Когда Кен Гриффин в конце девяностых смотрел, как рушится LTCM, он не казался человеком, которого это могло напугать. В то время ему было чуть за тридцать, он уже управлял Citadel, но всё ещё носил вид студента, который только что вышел с лекции по математике. Он стоял у терминала, наблюдал, как фонд нобелевских лауреатов теряет миллиарды, и тихо сказал коллегам:
— Если лучшие не понимают, что происходит, значит, правила меняются. Надо менять игру.
Гриффин всегда был осторожным параноиком. После краха LTCM он сделал вывод: выживет тот, кто умеет считать быстрее всех. Он начал нанимать физиков, программистов, специалистов по вычислениям. Там, где другие ставили на интуицию, он ставил на алгоритмы.
К 2008 году Citadel уже был машиной. Но когда грянул мировой кризис, даже Гриффин почувствовал холод под кожей: кредитные рынки замёрзли, фонд потерял почти половину активов. В офисе на Чикагской реке люди ходили как по льду.

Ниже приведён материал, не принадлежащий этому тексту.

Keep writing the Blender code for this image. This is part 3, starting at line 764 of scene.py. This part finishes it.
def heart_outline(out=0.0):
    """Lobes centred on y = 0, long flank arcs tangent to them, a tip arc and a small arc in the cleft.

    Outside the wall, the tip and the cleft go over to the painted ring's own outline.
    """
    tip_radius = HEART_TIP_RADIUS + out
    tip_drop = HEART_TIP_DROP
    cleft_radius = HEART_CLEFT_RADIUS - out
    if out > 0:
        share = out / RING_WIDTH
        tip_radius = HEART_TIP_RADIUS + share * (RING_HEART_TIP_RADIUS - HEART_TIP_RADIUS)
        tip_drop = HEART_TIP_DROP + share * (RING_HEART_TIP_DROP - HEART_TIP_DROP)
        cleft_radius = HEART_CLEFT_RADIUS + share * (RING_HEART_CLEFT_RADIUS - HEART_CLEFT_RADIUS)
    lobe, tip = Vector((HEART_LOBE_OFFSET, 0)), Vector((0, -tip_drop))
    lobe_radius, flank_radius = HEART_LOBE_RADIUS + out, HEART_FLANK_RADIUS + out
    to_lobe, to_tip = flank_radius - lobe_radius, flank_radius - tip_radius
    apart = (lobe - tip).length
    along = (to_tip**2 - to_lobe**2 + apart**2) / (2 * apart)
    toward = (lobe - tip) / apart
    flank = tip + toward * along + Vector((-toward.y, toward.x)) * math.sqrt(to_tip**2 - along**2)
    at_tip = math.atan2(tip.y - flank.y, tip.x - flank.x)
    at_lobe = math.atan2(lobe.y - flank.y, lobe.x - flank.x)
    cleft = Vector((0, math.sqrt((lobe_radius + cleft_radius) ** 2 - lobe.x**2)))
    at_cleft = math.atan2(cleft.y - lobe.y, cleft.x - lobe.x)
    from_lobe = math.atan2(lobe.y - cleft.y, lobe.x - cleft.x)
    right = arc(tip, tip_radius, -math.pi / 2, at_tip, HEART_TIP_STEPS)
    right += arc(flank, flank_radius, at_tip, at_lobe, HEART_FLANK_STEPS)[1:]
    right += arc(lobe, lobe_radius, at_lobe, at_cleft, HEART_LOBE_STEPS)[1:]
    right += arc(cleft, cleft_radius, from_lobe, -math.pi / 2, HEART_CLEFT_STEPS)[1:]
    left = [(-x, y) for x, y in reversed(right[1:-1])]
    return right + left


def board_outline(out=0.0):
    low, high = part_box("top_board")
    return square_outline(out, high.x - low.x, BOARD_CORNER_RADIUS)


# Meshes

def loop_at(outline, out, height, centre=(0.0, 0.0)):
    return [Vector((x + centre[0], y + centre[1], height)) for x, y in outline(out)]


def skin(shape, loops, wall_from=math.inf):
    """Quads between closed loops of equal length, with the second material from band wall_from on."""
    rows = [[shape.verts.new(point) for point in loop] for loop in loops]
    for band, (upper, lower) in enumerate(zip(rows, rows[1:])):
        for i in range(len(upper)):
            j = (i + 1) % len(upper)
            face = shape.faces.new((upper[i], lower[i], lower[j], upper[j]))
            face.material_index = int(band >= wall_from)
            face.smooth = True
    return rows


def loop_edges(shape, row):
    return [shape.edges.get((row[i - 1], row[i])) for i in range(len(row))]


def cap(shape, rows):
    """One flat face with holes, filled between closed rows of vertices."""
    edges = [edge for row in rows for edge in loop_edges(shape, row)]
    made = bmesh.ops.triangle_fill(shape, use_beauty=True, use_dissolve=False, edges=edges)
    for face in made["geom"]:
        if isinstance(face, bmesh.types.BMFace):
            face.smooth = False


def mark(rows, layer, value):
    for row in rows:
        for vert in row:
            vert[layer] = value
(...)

Однажды ночью он собрал команду и сказал:
— Мы не умрём. Мы просто будем работать вдвое быстрее.
И они выжили. Citadel не закрылся, не распродал активы — наоборот, купил то, что продавали в панике другие. Через год фонд уже был в прибыли. Через два — обновил рекорды.
Постепенно Гриффин построил империю. Он создал системы, которые принимали решения быстрее трейдеров. В коридорах Citadel шутили, что компьютеры у него разговаривают друг с другом чаще, чем люди с людьми.
Когда его спросили, почему он так доверяет машинам, он ответил:
— Трейдер устаёт, спорит, теряет контроль. Алгоритм — никогда.
Сегодня Citadel называют «самым точным оружием на рынке». А Гриффин стал символом эпохи, где капитаны кораблей больше напоминают инженеров, чем игроков. Он пережил два крупнейших шторма своего времени — и сделал вид, будто это была просто проверка связи.